O tempo livre nos últimos dias não tem sido nenhum. Blogar torna-se uma tarefa quase impossível durante esta semana e penso que permanecerá a sê-lo durante a próxima. Custa-me que apenas hoje tenha tido cinco minutos para homenagear um dos meus poetas favoritos e que partiu esta semana, Mário Cesariny. Deixo-vos um poema belíssimo que me traz à memória recordações fantásticas de situações vividas num dos locais do mundo mais anónimos que conheço e, no entanto, tão recheado de vida, tão representativo dos dramas humanos.
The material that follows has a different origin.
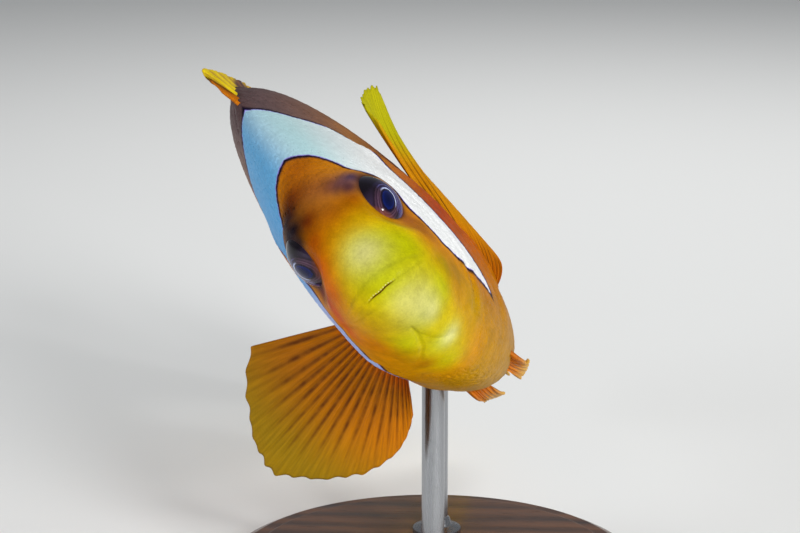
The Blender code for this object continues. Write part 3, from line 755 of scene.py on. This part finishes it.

Cesariny como um lugar de passagem.
piccadilly circus
Uma pomba atravessa Piccadilly Circus
em direcção ao rio
em baixo
grandes extensões desérticas de pernas
ressoam como forças paralelas
nos tubos do grande órgão
o homem
é o mar
e o mar “é em cima como nas gravuras”
no dilúvio da luz
um braço pica-se numa seringa
que hoje faz vinte anos de amor bárbaro
todos os lábios falam português por baixo das palavras selvagens que dizem
e mesmo os pensamentos de olhos muito azuis
ideando quem sou no subterrâneo alado
este onde o homem redescobriu o sol e o cobre de cabelos de liberdade
e o submerge no ouro das palavras
e o devasta de corpos e de auroras
Piccadilly Circus
Lugar geométrico da terra
disco rodando o espantosíssimo número
do casamento
do metal com a carne
Vicente Huidobro sobre a torre Eiffel em 1917
é aqui que estás hoje
com sacos de pop-corn
e gestos de quatro a quatro
na noite de cabelos mais alta que todas as luas
Sobre os dois seios de Trafalgar Square
a água sobe branca
aos olhos de Lord Nelson
eu entro sigo saio torno desapareço
caminho muito acima dos meus ombros
sou quem vejo num espelho que vai de autocarro
para um hoje de cidades sem fissura
sou o bombeiro que volta do incêndio
com nos dedos o riso do fogo extinto
a salamandra assistindo ao futuro
e ajeitando ainda
ainda um pouco
o colo
Mário Cesariny
Pena Capital (Assírio & Alvim)
2 comentários:
Leio com o coração contrito. Lindo, muito lindo.
Assim, simples, "sem baba nem ranho", sim!